Doğanın kuralları var. Kimi acımasız bulur. Hayvanların yaşamlarını sürdürmek için diğer hayvanlarla beslenmelerini “vahşilik” olarak niteleyenlere de rastlıyoruz. Ancak biliyoruz ki, doymak için saldırıyorlar ( av) ve doyduktan sonra zevk için öldürmüyorlar!
Konuşmalar arasında “en vahşi olan insanlardır” belirlemesi de yapılabiliyor. Hayvanların “vahşiliği” ile karşılaştırdığımızda doğru olduğunu kabul etmek hiç de zor değil.
İnsanların yaşamını gözlemlediğimizde, mezara götüremeyeceklerini bildikleri halde başkalarına zarar vererek sürekli kazanma hırsıyla hareket edenleri de görüyoruz.
İlimizde de çeşitli özel, kamu çalışmaları var. Kamu yararının (halkın çıkarı) olup olmadığını araştırdığımızda olmadığını anlayabiliyoruz. Özellikle eko sisteme zarar verilmemesine özen gösterilmeli. Yani “””halk yaşam derdinde başkaları para derdinde”.
Birkaçını inceleyelim:
Fatsa’daki altın madeninin şirkete yararı var. Ancak Fatsalılara bir yararı olmadığı gibi zararı çok fazla. Yaşamın sürekliliği için eko sistemin korunması önemli. Eko sisteme verilen zararın geri dönüşü yok. Ormanlar, tarım arazileri yok ediliyor. Altın madeni şirketi alanını genişletmek istiyor. ÇED süreci başladı, onay çıkmadı. Ancak onay çıkmış gibi Orman İşletme ağaçları işaretleyerek kesime hazır hale getirdi. Ne oluyor? Yangından mal mı kaçırılıyor? Halk, daha fazla zarar görmemek için çırpınırken kimileri para kazanma hırsıyla yanıp tutuşuyor.

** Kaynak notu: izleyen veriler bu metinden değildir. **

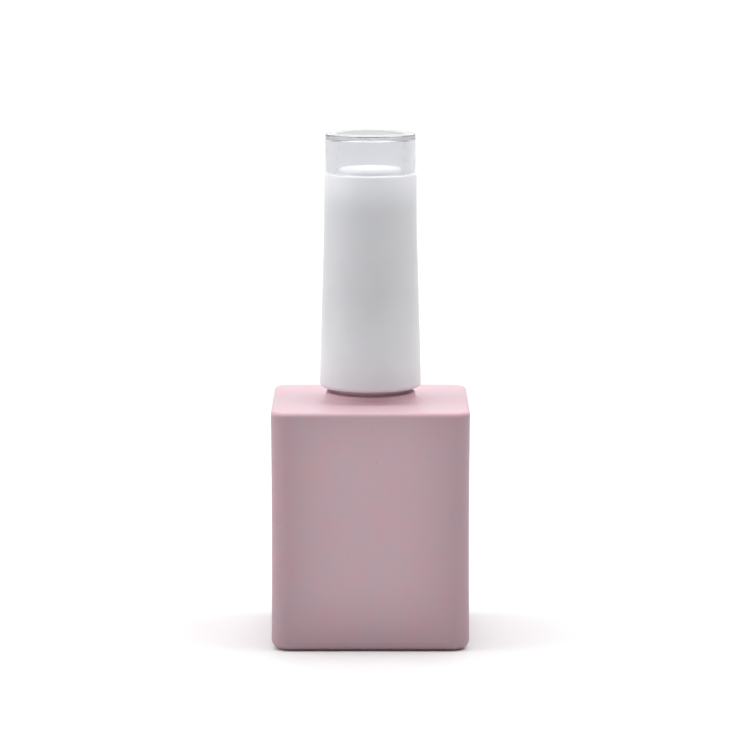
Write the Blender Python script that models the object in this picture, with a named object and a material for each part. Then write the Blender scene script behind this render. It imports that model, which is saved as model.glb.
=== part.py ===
"""Square nail polish bottle with a tall round brush cap.

The bottle is thick glass with a short threaded neck.  A white sleeve with a clear top is fixed on a
threaded inner cap, which holds a sealing liner and the brush.  Two steel balls lie in the chamber.

Origin: centre of the bottle's base, on the surface it stands on.  +Z runs up the neck's axis.
Every length below is in millimetres; the meshes are in metres.
"""
from math import cos, pi, radians, sin, tau

import bmesh
import bpy
from mathutils import Matrix

MM = 0.001

# Clearances between pieces
SEAT_GAP = 0.05              # between faces that rest on each other
THREAD_GAP = 0.08            # between the loaded flanks of the two threads

# Bottle body
BODY_WIDTH = 31.0            # across the flats, both ways
SHOULDER_Z = 37.7
CORNER_RADIUS = 2.8          # upright edges
SHOULDER_EDGE_RADIUS = 0.5
HEEL_RADIUS = 1.6
BEARING_WIDTH = 2.2          # flat rim that the bottle stands on
PUSH_UP = 0.5                # depth of the hollow in the middle of the base
PUSH_UP_SLOPE = 2.5          # width of its sloping side
PUSH_UP_CORNER_RADIUS = 5.0

# Chamber inside the glass
WALL = 3.2
FLOOR_Z = 4.2
ROOF_Z = 34.7
CHAMBER_CORNER_RADIUS = 3.4
CHAMBER_FLOOR_RADIUS = 2.0
CHAMBER_ROOF_RADIUS = 3.0

# Neck: a 13 mm screw finish, twelve threads to the inch
NECK_RADIUS = 5.65
BORE_RADIUS = 3.3
RIM_Z = 48.9
NECK_FILLET = 0.3            # where the wall rises from the collar
RIM_CHAMFER = 0.3
MOUTH_CHAMFER = 0.25
BORE_FLARE = 1.4             # rounding where the bore opens into the chamber
COLLAR_RADIUS = 7.1
COLLAR_TOP_Z = 38.95
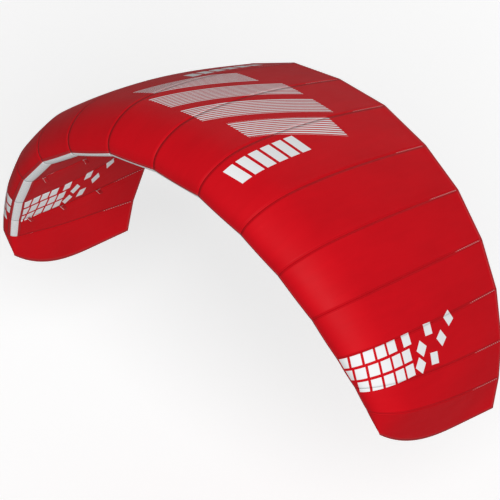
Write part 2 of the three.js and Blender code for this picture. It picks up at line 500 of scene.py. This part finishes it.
def cut_size(bm, steps, across_steps):
    """The cut of a bent grid's cloth: its greatest width and length, and its area."""
    bm.verts.ensure_lookup_table()
    columns, rows = steps + 1, across_steps + 1
    if len(bm.verts) != columns * rows:
        raise RuntimeError("a sheet's grid isn't the size that was asked for")
    at = [[bm.verts[row * columns + column].co for column in range(columns)] for row in range(rows)]
    length = max(sum((b - a).length for a, b in zip(row, row[1:])) for row in at)
    across = zip(*at)
    width = max(sum((b - a).length for a, b in zip(line, line[1:])) for line in across)
    return width, length, sum(face.calc_area() for face in bm.faces)


def steady(angle):
    return lambda station: angle


# --- Shader maths ---


class Value:
    """A number that varies over a surface."""

    def __init__(self, shader, socket):
        self.shader = shader
        self.socket = socket

    def maths(self, operation, *others):
        return self.shader.maths(operation, self, *others)

    def __add__(self, other):
        return self.maths("ADD", other)

    def __sub__(self, other):
        return self.maths("SUBTRACT", other)

    def __rsub__(self, other):
        return self.shader.maths("SUBTRACT", other, self)

    def __mul__(self, other):
        return self.maths("MULTIPLY", other)

    def __truediv__(self, other):
        return self.maths("DIVIDE", other)

    def __abs__(self):
        return self.maths("ABSOLUTE")

    def __lt__(self, other):
        return self.maths("LESS_THAN", other)

    def __gt__(self, other):
        return self.maths("GREATER_THAN", other)

    def __mod__(self, other):
        return self.maths("FLOORED_MODULO", other)

    def __or__(self, other):
        return self.maths("MAXIMUM", other)

    __radd__ = __add__
    __rmul__ = __mul__


class Shader:
    """A material's nodes around one Principled shader."""

    def __init__(self, name):
        self.material = bpy.data.materials.new(name)
        self.material.use_nodes = True
        self.tree = self.material.node_tree
        self.surface = self.tree.nodes["Principled BSDF"]

    def node(self, kind, settings=None, inputs=None, output=0):
        """Adds a node, its settings, and its sockets' values or links, and gives an output."""
        made = self.tree.nodes.new(kind)
        for key, value in (settings or {}).items():
            setattr(made, key, value)
        for key, value in (inputs or {}).items():
            self.feed(made.inputs[key], value)
        return Value(self, made.outputs[output])

    def feed(self, socket, value):
        if isinstance(value, Value):
            self.tree.links.new(value.socket, socket)
        else:
            socket.default_value = value

    def maths(self, operation, *values):
        return self.node("ShaderNodeMath", {"operation": operation}, dict(enumerate(values)))

    def attribute(self, name):
        return self.node("ShaderNodeAttribute", {"attribute_name": name}, output="Fac")

    def mix(self, share, first, second):
        settings = {"data_type": "RGBA"}
        return self.node("ShaderNodeMix", settings, {0: share, 6: first, 7: second}, output=2)

    def noise(self, vector, scale, detail):
        inputs = {"Vector": vector, "Scale": scale, "Detail": detail}
        return self.node("ShaderNodeTexNoise", inputs=inputs, output="Fac")

    def stretched(self, vector, scale):
        inputs = {"Vector": vector, "Scale": scale}
        return self.node("ShaderNodeMapping", inputs=inputs, output="Vector")

    def cloth_place(self):
        """The unrolled cloth's vector, and its distances across and along."""
        flat = self.node("ShaderNodeUVMap", {"uv_map": "cloth"})
        parts = self.node("ShaderNodeSeparateXYZ", inputs={"Vector": flat})
        return flat, parts, Value(self, parts.socket.node.outputs[1])

    def bump(self, height, strength, distance):
        inputs = {"Strength": strength, "Distance": distance, "Height": height}
        return self.node("ShaderNodeBump", inputs=inputs)

    def finish(self, **sockets):
        for name, value in sockets.items():
            self.feed(self.surface.inputs[name.replace("_", " ")], value)
        return self.material


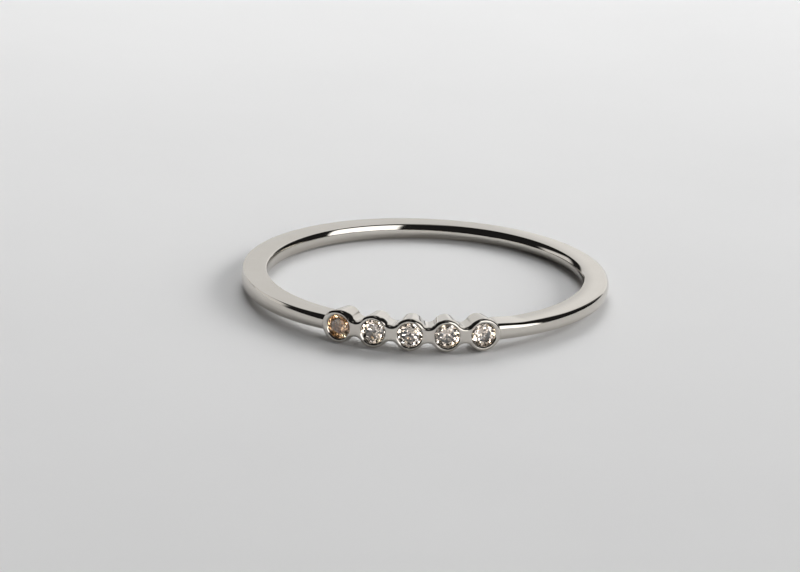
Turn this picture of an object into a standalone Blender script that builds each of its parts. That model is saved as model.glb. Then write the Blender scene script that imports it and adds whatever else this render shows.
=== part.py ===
"""Half eternity ring: a slim polished band whose front is a scalloped bar of five round bezels.

Run it with blender --background --python part.py, or from the text editor.
The finger axis is Z and the bezel bar faces -Y. Lengths are metres.
"""

import math

import bmesh
import bpy
from mathutils import Matrix, Vector

MM = 0.001

# Band
FINGER_RADIUS = 8.25 * MM
BAND_THICKNESS = 1.42 * MM
BAND_WIDTH = 0.80 * MM
BAND_OUTER_ROUND = 0.20 * MM
BAND_INNER_ROUND = 0.36 * MM
DOME_RADIUS = 1.0 * MM
BAND_RUN_IN = math.radians(1.1)
BAND_STEPS = 84
ROUND_STEPS = 3
DOME_STEPS = 4
INNER_STEPS = 5
BAND_RADIUS = FINGER_RADIUS + BAND_THICKNESS

# Bezel bar
BEZEL_COUNT = 5
BEZEL_RADIUS = 0.87 * MM
BEZEL_PITCH = math.radians(11.25)
END_STRETCH = 1.15
NECK_HALF_HEIGHT = 0.43 * MM
FACE_RADIUS = 9.78 * MM
BACK_RADIUS = 8.30 * MM
BAR_EDGE_ROUND = 0.07 * MM
BEZEL_ARC_STEP = math.radians(12.0)
NECK_ARC_STEP = math.radians(16.0)
BEND_STEP = math.radians(1.4)

# Stones: round brilliants, sizes as shares of the girdle's width
STONE_DIAMETER = 1.40 * MM
TABLE_SHARE = 0.57
CROWN_SHARE = 0.15
GIRDLE_SHARE = 0.03
PAVILION_SHARE = 0.43
STAR_SHARE = 0.50
LOWER_HALF_SHARE = 0.78
STONE_SIDES = 8
TABLE_DEPTH = 0.14 * MM
STONE_TURN = math.radians(17.0)

# Seats cut for the stones
OPENING_RADIUS = 0.675 * MM
OPENING_FLARE = 0.03 * MM
SEAT_CLEARANCE = 0.02 * MM
GALLERY_RADIUS = 0.36 * MM
CUT_PAST = 0.4 * MM
SEAT_STEPS = 36
SEAT_TURN = math.radians(3.0)

# Tolerances
WELD = 1e-7
SMOOTH_ANGLE = math.radians(32.0)
STONE_GIRDLE_RADIUS = STONE_DIAMETER / 2
CROWN_HEIGHT = CROWN_SHARE * STONE_DIAMETER
GIRDLE_HEIGHT = GIRDLE_SHARE * STONE_DIAMETER
PAVILION_HEIGHT = PAVILION_SHARE * STONE_DIAMETER
GIRDLE_DEPTH = TABLE_DEPTH + CROWN_HEIGHT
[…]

Ulubey Eymür Mahallesi’nde Altınordu Belediyesi Bazalt Ocağı açmak istiyor. Hem de 63 yıl sürecek bir ocak. Günümüz gereği taş ocakları açılacak mutlaka. Yeri iyi belirlenerek ve gereksinime göre planlanma zorunluluğu var. Zararları iyi hesaplanmalı. İşletme, mahallelilerin kullandığı su kaynaklarının üzerinde yapılmak isteniyor. Halk tepkili. Su kaynaklarını yok edecek ve 63 yıl sürecek bir bazalt ocağının anlamı, köylülere “burayı terk edin” demektir. Kamu hizmeti adı altında halkın yaşam alanlarını yok etme projesine de nasıl niteleyebiliriz?
“Kamu yararı” adıyla yol yapılıyor ama tarım arazilerinin yok olması önemsenmiyor. Başkalarının çıkarına halkın arazileri yok edilebiliyor. Kabadüz yolu için Sağırlı’da tünel ve viyadük projesi var. Yol, Melet Irmağı’nın karşı tarafından yapılsa tarım arazileri yok olmuyor. Neden ucuz ve kolay yol tercih edilmiyor? Halk rahatsız, keyifli olanlar kimler?
Şehir içinde, denizde, kıyılarda; orada burada halk için olmayan, kişi yararına nokta atışlar var.
Sanırım bu olanlara doğanın kuralları diyen olamaz. Doğanın kurallarını, “özel çıkar sistemi” gereği özel çıkarlarını öne çıkaran insanlar altüst ediyor.